THE REQUEST: Keep only the lines where "that" appears.

• • • • • • •

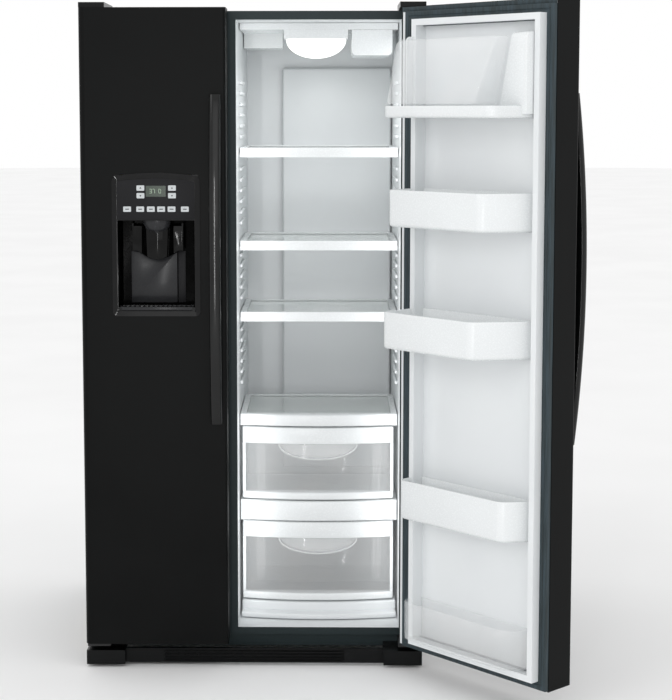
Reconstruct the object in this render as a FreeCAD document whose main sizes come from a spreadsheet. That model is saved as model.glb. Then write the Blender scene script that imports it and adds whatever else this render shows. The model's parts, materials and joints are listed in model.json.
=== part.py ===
import FreeCAD, Part
import math
import os

import Sketcher

# Side by side refrigerator with a water and ice dispenser in its freezer door.
#
# Working frame, in millimetres: X runs to the right across the front, Y runs
# from the front to the back and Z runs up. X = 0 is the middle of the case,
# Y = 0 is the front flange of the case and Z = 0 is the floor. The fridge door
# is drawn closed and its pieces are then turned about the hinge pin to the
# angle of its stop. Last, everything is moved so that the origin is the middle
# of the underside of the whole object's bounding box.

V = FreeCAD.Vector
doc = FreeCAD.newDocument("side_by_side_refrigerator")
sheet = doc.addObject("Spreadsheet::Sheet", "dims")

DIMENSIONS = {
    # case
    "case_width": 908, "case_height": 1766, "case_depth": 735, "case_bottom": 66,
    "sheet_steel": 1.2, "liner_wall": 2, "side_wall": 59.5, "top_wall": 23, "floor_wall": 20,
    "mullion_width": 37, "mullion_middle": -66, "cavity_depth": 650,
    "machine_height": 300, "machine_depth": 225, "machine_wall": 60,
    # doors
    "door_gap": 5, "door_thickness": 88, "door_bottom": 69, "door_above_case": 4.5,
    "seal_space": 12, "door_skin": 1.5, "outer_corner": 16, "inner_corner": 8,
    "pin_inset": 14, "pin_setback": 63, "pin_radius": 6, "pin_clearance": 0.05,
    "pin_depth": 18, "open_angle": 132.8, "gasket_width": 40, "gasket_edge": 1,
    "dike_height": 36.5, "dike_width": 16, "dike_margin": 8,
    # handles
    "handle_width": 30, "handle_low": 673, "handle_top_drop": 225, "handle_reach": 58,
    "handle_gap": 25, "handle_foot": 78, "handle_inset": 13, "handle_end": 14,
    # fresh food compartment
    "shelf_setback": 140, "shelf_depth": 330, "shelf_front_drop": 26, "glass_thickness": 4,
    "shelf_upper_drop": 366, "shelf_middle_drop": 624, "shelf_lower_level": 943,
    "shelf_clearance": 3, "cover_level": 661, "cover_front_drop": 32, "drawer_setback": 112,
    "drawer_clearance": 8, "upper_drawer_top": 625,
    "upper_drawer_bottom": 421, "lower_drawer_top": 358, "lower_drawer_bottom": 134,
    "drawer_wall": 3, "front_thickness": 14, "rail_height": 47, "lip_height": 20,
    "divider_gap": 3, "rib_width": 7, "rib_height": 8,
    # fresh food door
    "bin_wall": 3, "bin_hinge_margin": 10.5, "bin_lift_gap": 1,
    "dairy_bottom_drop": 282, "dairy_top_drop": 84, "dairy_depth": 132, "dairy_top_depth": 87,
    "upper_bin_drop": 559, "upper_bin_height": 95, "upper_bin_depth": 112,
    "middle_bin_bottom": 895, "middle_bin_height": 95, "middle_bin_depth": 130,
    "lower_bin_bottom": 440, "lower_bin_height": 103, "lower_bin_depth": 65,
    "clear_bin_bottom": 113, "clear_bin_height": 104, "clear_bin_depth": 55,
    # freezer compartment
    "coil_space": 95, "wire_shelf_gap": 3, "wire_shelf_setback": 130, "wire_bar": 12,
    "wire_thickness": 7, "wire_shelf_first": 150, "wire_shelf_step": 230,
    "freezer_bin_depth": 105, "freezer_bin_height": 90, "freezer_bin_relief": 24,
    # dispenser
    "bezel_width": 232, "bezel_bottom": 961, "bezel_height": 379, "bezel_corner": 14,
    "bezel_proud": 3, "bezel_centre": -254, "niche_width": 201, "niche_bottom": 975,
    "niche_height": 240, "niche_depth": 68, "panel_height": 109, "paddle_width": 137,
    "paddle_height": 74, "paddle_thickness": 5, "button_width": 20.5, "button_height": 14,
    "button_gap": 0.4, "button_depth": 6, "button_proud": 1.2, "display_width": 53,
    "display_height": 29,
    # base
    "grille_top": 47, "grille_bottom": 8, "grille_front": 66, "cover_front": 86,
    "corner_cover_width": 104, "leg_radius": 6, "leg_foot_radius": 19, "leg_inset": 52,
    "leg_setback": 40, "wheel_radius": 24, "wheel_width": 22, "wheel_inset": 42,
    "wheel_setback": 45, "axle_radius": 5, "running_clearance": 0.06,
    # fans
    "fan_radius": 52, "fan_hub_radius": 16, "fan_blades": 5, "fan_depth": 24,
    "fan_clearance": 4, "fan_shaft_radius": 3, "blade_thickness": 1.6,
    # back panel, ceiling and shelf rims
    "slot_margin": 84, "slot_length": 60, "slot_height": 8, "slot_pitch": 26, "slot_rise": 50,
    "rim_width": 16, "rim_depth": 15, "glass_inset": 10, "glass_sink": 2,
    "ceiling_front": 160, "ceiling_back": 500, "ceiling_thickness": 18,
    "hood_offset": 125, "hood_width": 176, "hood_front": 165, "hood_back": 330, "hood_drop": 42,
    "lens_drop": 52, "lens_half_length": 84, "lens_half_width": 78,
    "damper_width": 112, "damper_front": 400, "damper_drop": 60,
    "filter_margin": 18, "filter_width": 112, "filter_front": 170, "filter_back": 430,
    "filter_drop": 88, "filter_corner": 12,
    # freezer machinery
    "cover_thickness": 4, "fan_drop": 250, "mount_gap": 45, "mount_reach": 70,
    "tube_radius": 5, "tube_pitch": 40, "fin_pitch": 14, "fin_thickness": 1,
    "coil_setback": 70, "coil_rise": 45, "coil_height": 470, "fin_depth": 28,
    "maker_margin": 20, "maker_drop": 200, "maker_height": 90, "maker_wall": 6,
    "maker_front": 170, "maker_back": 420,
    # machine space
    "rail_bottom": 33, "beam_front": 8, "beam_depth": 70, "base_wall": 3,
    "foot_height": 9, "collar_radius": 11, "collar_height": 9,
    "compressor_radius": 80, "compressor_wide": 92, "compressor_inset": 230,
    "compressor_setback": 118, "compressor_middle": 62, "compressor_wall": 86,
    "compressor_dome": 48, "compressor_pot": 40,
    "inlet_radius": 5.55, "inlet_length": 12, "inlet_inset": 60, "inlet_rise": 150,
}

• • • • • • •

PROBLEM SOLUTION:
Reconstruct the object in this render as a FreeCAD document whose main sizes come from a spreadsheet. That model is saved as model.glb. Then write the Blender scene script that imports it and adds whatever else this render shows. The model's parts, materials and joints are listed in model.json.
# angle of its stop. Last, everything is moved so that the origin is the middle